Lebih dari 1.100 hektare lahan subur sedang ditanami, 105 hektare di Rancaekek. Air mengalir deras di atas jembatan. Air setinggi satu setengah meter di sawah di belakang stasiun radio. Tanggul, struktur, jalan dan pipa rusak. Airnya mengalir ke rumah-rumah kampung di kawasan Bandung, seperti Desa Cijagra, Kecamatan Buah Batu hanya punggungan rumah yang menjorok ke atas air.
Luapan air membanjiri kawasan Ciparay, Rancaekek, Dayeuhkolot, Andir, serta longsor di beberapa tempat. Seorang perempuan disebutkan tewas.
Meskipun beberapa kali terjadi banjir hingga tahun 1960-an Sungai Citarum masih bersih dan layak menjadi tempat wisata. Dilansir dari Pikiran Rakjat pada 10 Juni 1961 dalam suatu pertemuan dengan pejabat pemerintah Kotapraja Bandung dan Provinsi Jawa Barat pada 8 Juni 1961, Bupati Bandung R Memed Ardiwilaga menyetujui usulan bahwa Sungai Citarum akan dijadikan obyek turisme.
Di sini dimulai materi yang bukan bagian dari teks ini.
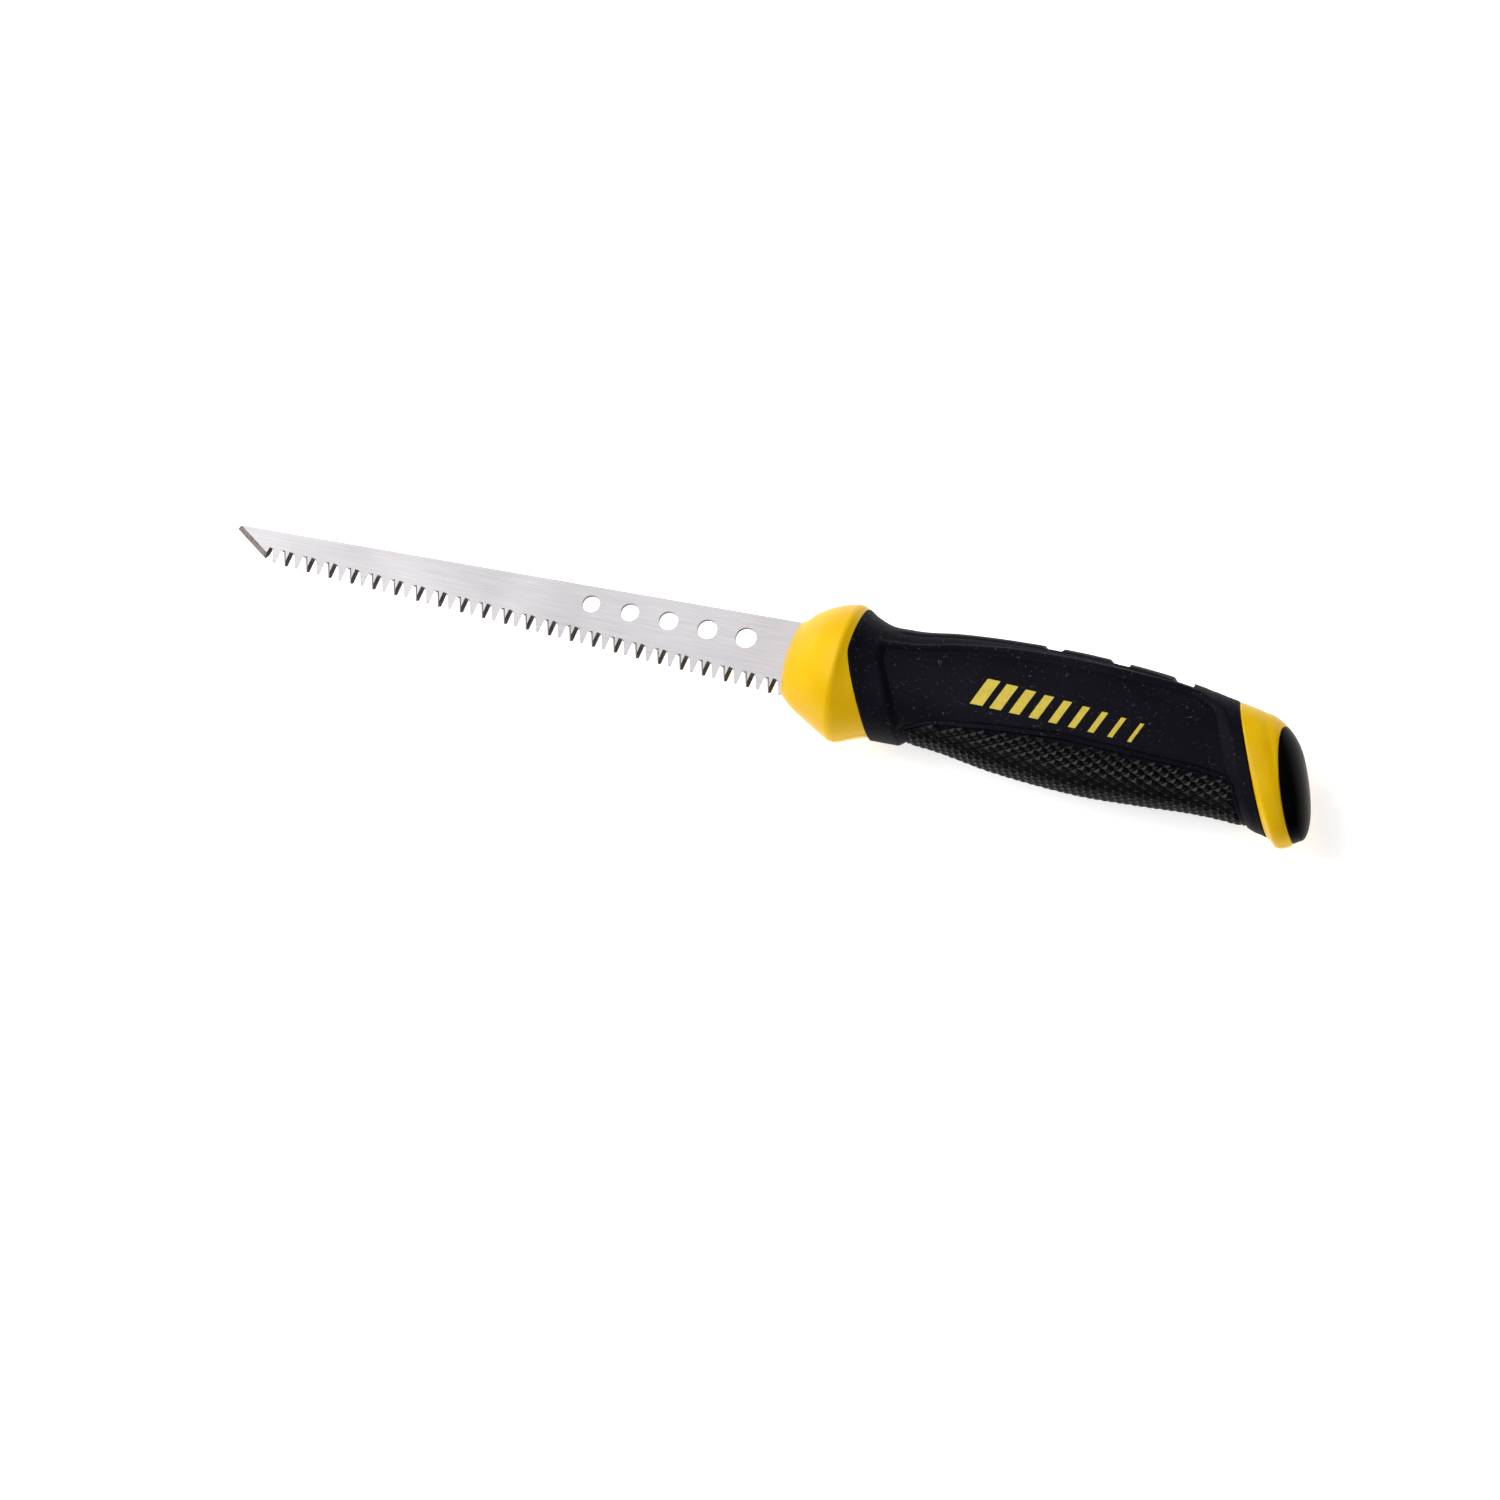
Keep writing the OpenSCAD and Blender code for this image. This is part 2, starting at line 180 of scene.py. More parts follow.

Berarti waktu itu Sungai Citarum bukan saja bersih tetapi mempunyai panorama indah. Bahkan hingga 1970-an Citarum masih layak disebut sebagai sebuah sungai.
Namun situasi berubah pada dekade berikutnya. Iqbal Kusumadirezza seorang fotografer asl Bandung dalam penelusurannya dalam delapan tahun dimuat di Vice mengungkapkan akibat pertumbuhan pabrik tekstil di bantaran Sungai Citarum, terutama wilayah Rancaekek, Majalaya, Dayeuhkolot, dan Batujajar yang amat pesat sejak akhir 1980-an. Limbah cair berbahaya buangan pabrik-pabrik memenuhi sungai Citarum. Dekat hulu Citarum saja berdiri 300 pabrik, dan hanya sekitar 20 persennya yang mengolah limbah secara layak melalui sistem instalasi pengelolaan.